Триединство. Закономерность, символ, суть.

Музыка явлена нам в трех ипостасях: собственно музыкой, стихами и бредом.

Наверное, именно эту фразу следовало бы сделать эпиграфом романа, но высказывание Стравинского И. И. показалось мне более значимым.

Названный герой мой, Сергей Романович Стравинский, тот, что агностик, как я уже докладывал, не дурак выпить. Вы легко и скоро сможете в этом убедиться, если хайку, навеянное Стравинскими, размышлениями о Цуимском сражении и триединой матушке России не отпугнуло и не побудило вас, дорогой читатель отправить сочинение в настоящую топку уже с настоящими бесенятами и петушками.

Всякий раз, затевая симфонию, я, как врач, и по мере возможностей стремящийся к честности человек, уже в первых абзацах стараюсь уберечь читателя от дальнейшего чтения.
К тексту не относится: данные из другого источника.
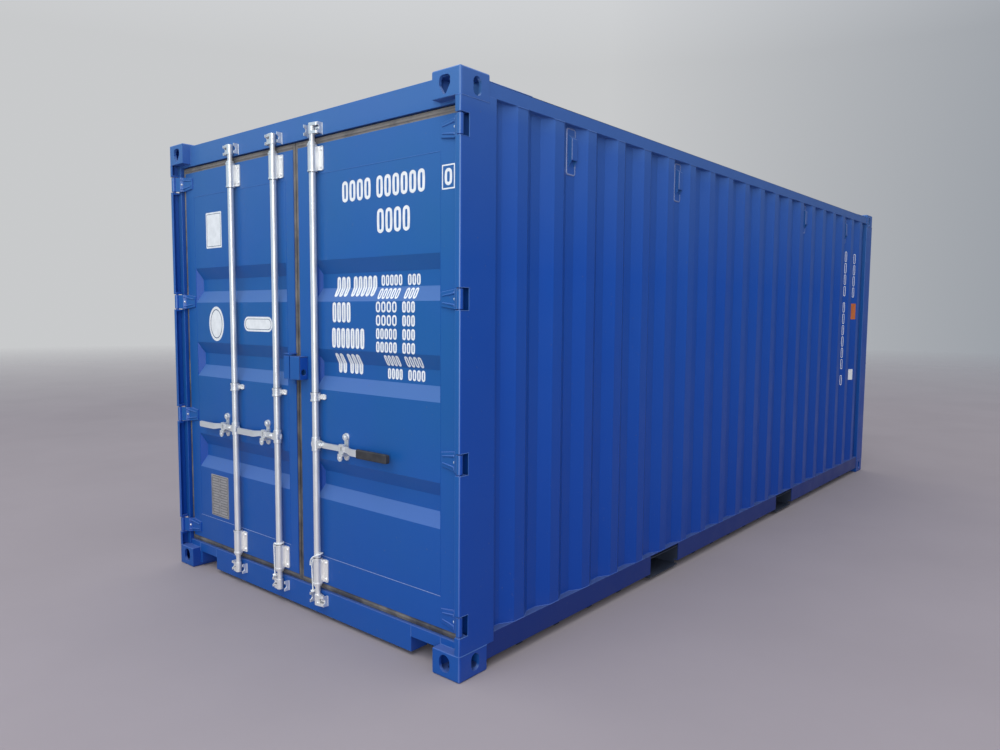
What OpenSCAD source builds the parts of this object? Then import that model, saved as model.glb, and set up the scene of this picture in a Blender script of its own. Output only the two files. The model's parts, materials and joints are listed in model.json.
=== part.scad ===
// Twenty-foot freight container with two hinged door leaves, three lock rods
// and lift-to-release handles. Millimetres, +Z up. X runs along the length
// with the doors at the -X end, and the origin is on the ground at the centre.

/* [Envelope] */
// Length over the corner castings
length = 6058; // [5400:1:7000]
// Width over the corner castings
width = 2438; // [2200:1:2600]
// Height from the ground to the top of the castings
height = 2591; // [2300:1:2900]

/* [Corner castings] */
// Size of a casting along the length
casting_x = 178; // [170:1:200]
// Size of a casting across the width
casting_y = 162; // [155:1:180]
// Height of a casting
casting_z = 118; // [112:1:140]
// Length of the top and bottom apertures
slot_l = 124.5; // [110:0.5:130]
// Width of the top and bottom apertures
slot_w = 63.5; // [55:0.5:70]
// Distance from the casting's end face to the middle of those apertures
slot_inset_x = 102.5; // [95:0.5:110]
// Distance from the casting's side face to the middle of those apertures
slot_inset_y = 89.5; // [84:0.5:96]
// Wall of the casting under and over its cavity
casting_floor = 28; // [20:1:34]
// Side wall of the casting
casting_wall = 15; // [10:1:22]
// Height of the apertures in the outer faces
side_hole_h = 79.5; // [60:0.5:84]
// Width of the aperture in the end face
end_hole_w = 63.5; // [50:0.5:70]
// Width of the aperture in the long side
side_hole_w = 51; // [40:1:64]
// Rounding of the casting's upright edge
casting_r = 14; // [6:1:14]
// Rounding of the casting's edges round its twist-lock face
casting_face_r = 9; // [3:1:14]
// Rounding of the casting's edges next to the post
casting_back_r = 4; // [2:1:8]
// Corner radius of an upper casting's end aperture
shield_r = 20; // [10:1:26]
// Radius at the narrow lower end of that aperture
shield_tip_r = 12; // [8:1:20]

/* [Door posts] */
// Length of the post's side face
post_x = 226; // [190:1:260]
// Width of the post's front leg
post_leg = 29; // [22:1:34]
// Plate thickness of the post
post_t = 6; // [4:0.5:8]
// Outer radius of the post's front corner
post_r = 11; // [9:1:14]
// Distance from the side plane to the door jamb
jamb_inset = 49; // [44:1:60]
// Distance from the door end to the jamb's front flange
jamb_front = 45; // [42:1:56]
// Depth of the jamb channel
jamb_depth = 113; // [90:1:140]
// Flange length of the jamb channel
jamb_flange = 40; // [30:1:42]
// Thickness of the jamb channel
jamb_t = 10; // [6:1:12]

/* [End posts] */
// Length of the blind-end post's side face
end_post_x = 180; // [179:1:220]
// Width of the blind-end post's end face
end_post_y = 92; // [70:1:120]

/* [End frames] */
// Distance from the door end to the header and sill faces
header_s = 50; // [48:1:70]
// Depth of the header along the length
header_depth = 90; // [60:1:120]
// Distance from the casting tops down to the header's underside
header_under = 131; // [124:1:140]
// Gap between the header's top and the top of the castings
header_drop = 13; // [8:1:30]
// Plate thickness of headers and sills
header_t = 4; // [3:0.5:8]
// Top of the door sill
sill_top = 150; // [130:1:160]
// Underside of the door sill
sill_bottom = 22; // [14:1:40]
// Depth of the sill along the length
sill_depth = 105; // [90:1:140]
// Width of the notch beside each lower casting
notch_w = 172; // [150:1:220]
// Width of the sill left between a notch and its casting
notch_tab = 20; // [12:1:30]
// Height of the notch's top above the ground
notch_z = 95; // [80:1:110]

/* [Side rails] */
// Inset of rails and walls from the casting's side plane
side_inset = 4; // [2:1:10]
// Size of the square top rail
top_rail = 60; // [50:1:80]
// Distance from the casting tops down to the top rail
top_rail_drop = 31; // [24:1:50]
// Wall of the top rail
top_rail_t = 4; // [3:0.5:6]
// Underside of the bottom rail
bottom_rail_z = 46; // [40:1:60]
// Top of the bottom rail
rail_top = 160; // [156:1:176]
// Thickness of the bottom rail
rail_t = 4.5; // [3:0.5:6]
// Width of the bottom rail's top flange
rail_flange = 48; // [44:1:52]
// Width of the bottom rail's lower lip
rail_lip = 28; // [20:1:40]

/* [Side walls] */
// Sheet thickness of walls and roof
sheet = 2; // [1.5:0.1:4]
// Pitch of the side corrugations
side_pitch = 278; // [270:1:300]
// Outer flat of a side corrugation
side_crest = 72; // [60:1:90]
// Slope of a side corrugation, measured along the wall
side_slope = 68; // [50:1:72]
// Depth of the side corrugations
side_depth = 36; // [25:1:40]
// Least flat between a post and the first side corrugation
side_end = 60; // [20:1:80]

/* [End wall] */
// Pitch of the end corrugations
end_pitch = 250; // [220:1:280]
// Outer flat of an end corrugation
end_crest = 104; // [90:1:120]
// Slope of an end corrugation, measured along the wall
end_slope = 18; // [12:1:30]
// Depth of the end corrugations
end_depth = 45; // [30:1:50]
// Least flat between a post and the first end corrugation
end_end = 80; // [20:1:100]

/* [Roof] */
// Pitch of the roof corrugations
roof_pitch = 209; // [180:1:230]
// Flat top of a roof corrugation
roof_crest = 91; // [70:1:100]
// Slope of a roof corrugation, measured along the roof
roof_slope = 14; // [10:1:24]
// Height of a roof corrugation
roof_rise = 20; // [10:1:22]
// Least flat between a header and the first roof corrugation
roof_end = 40; // [20:1:80]
// Flat margin at each side of the roof
roof_margin = 110; // [80:1:160]
// Length of the doubler plates at the roof's corners
gusset_l = 300; // [200:1:400]
// Thickness of the doubler plates at the roof's corners
gusset_t = 3; // [2:0.5:5]

/* [Base] */
// Top of the cross members
base_top = 142; // [138:1:146]
// Underside of the cross members
base_bottom = 20; // [14:1:30]
// Flange width of a cross member
cross_w = 45; // [35:1:60]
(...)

Право слово, если уже принялись читать, бросьте это занятие, послушайте лучше еще раз «Жар-птицу», «Симфонию» и «Петрушку». Больше проку будет, честное слово.

Хотя замечу, такой симфонии свет не видывал. Во всяком случае, собрать воедино трех столь непохожих друг на друга однояйцовых близнецов, насколько мне известно, никому прежде в голову не приходило.

Снова триединство, обратите внимание.

Наряду со здоровьем пьянство рушит барьеры, спесь, брезгливость. Предаваясь пьянству, сами того не замечая, мы приобретаем новые свойства. Можем, к примеру, взлететь и вылететь, постичь бесконечность и участвовать в снегопаде, сделаться равным великим или другом лилипутов, играться со временем, как будто оно не вселенская каша, а часики на цепочке, воспеть или вовсе отказаться от времени.

Пьянство, медицинское образование, склонность к иронии и самоиронии – вот три достаточных условия, чтобы сделаться русским писателем. Незаурядным писателем, как минимум. Ибо всякий русский писатель незауряден. Если, конечно, он – настоящий писатель. И всякий русский композитор незауряден. Если, конечно, он – настоящий композитор. Как Стравинский. Или Римский-Корсаков.

Справедливости ради следует заметить – отличить настоящего писателя от ненастоящего невозможно. Потому что, во-первых, непонятно, какими качествами должен обладать судья, а во-вторых, каковы критерии отбора. То же относится и к национальной принадлежности сочинителей. Я, например, нахожу, по ряду примет Эриха Марию Ремарка чисто русским писателем. И Хэма.

Диккенса, конечно. Диккенса, может быть, даже в первую очередь.

Хотя какая разница, если в конечном итоге все мы оказываемся крайне недовольными своей смертью?

И здесь триединство.

Скажете – автор зануда какой-то, и окажетесь правы.

Всё. Больше о триединстве ни слова. Считайте сами, если вам интересно, а я впредь отказываюсь. Какой смысл, когда кругом три, три, три? Три и будет.

А знаете что? Не считайте, пожалейте себя.

То, что называется вдруг, откуда не возьмись. Нечто.

Укладывается сначала на бок, потом на живот.

Речь о так называемой цивилизации.

Ворочается, так сказать. А, может быть, подобно дрессированной белке забирается в невидимый барабан. Только представьте – такая тучная реликтовая белка с окаменевшими лапками и тиной во взоре. С одышкой, разумеется – давно живем-то. Поворачивается, со всеми вытекающими последствиями.

Вытекающими – смешно, Бог знает, что можно подумать.

Слова игривы. И подчас опасны.

Или, например, крутит «солнце». Тоже вариант. Солнце – популярный фокус из моего детства, предмет бахвальства уличной шпаны.

Речь все о том же, о так называемом человечестве.

Нечто выполняет упражнение нехотя, медленно, с ветрами, стонами и скрипом. Представляю себе эту взмывающую громадную косматую массу с высыпающимися из складок и карманов фантиками, марками, спичечными этикетками (всё из детства), мятыми червонцами (уже позже), презервативами, слипшимися воздушными шариками, слипшимися резиновыми перчатками, табачными крошками, крошечными окурками, линзами, ракушками, ватрушками (порой смертельно и безоглядно тянет рифмовать), печатями, бланками, рулонами, юркими черепашками, юркими червяками, юркими рыбками, юркими рыбаками, настенными календарями, тлеющими сухариками и наскипидаренными воронами. Перечисление может быть продолжено сколь угодно.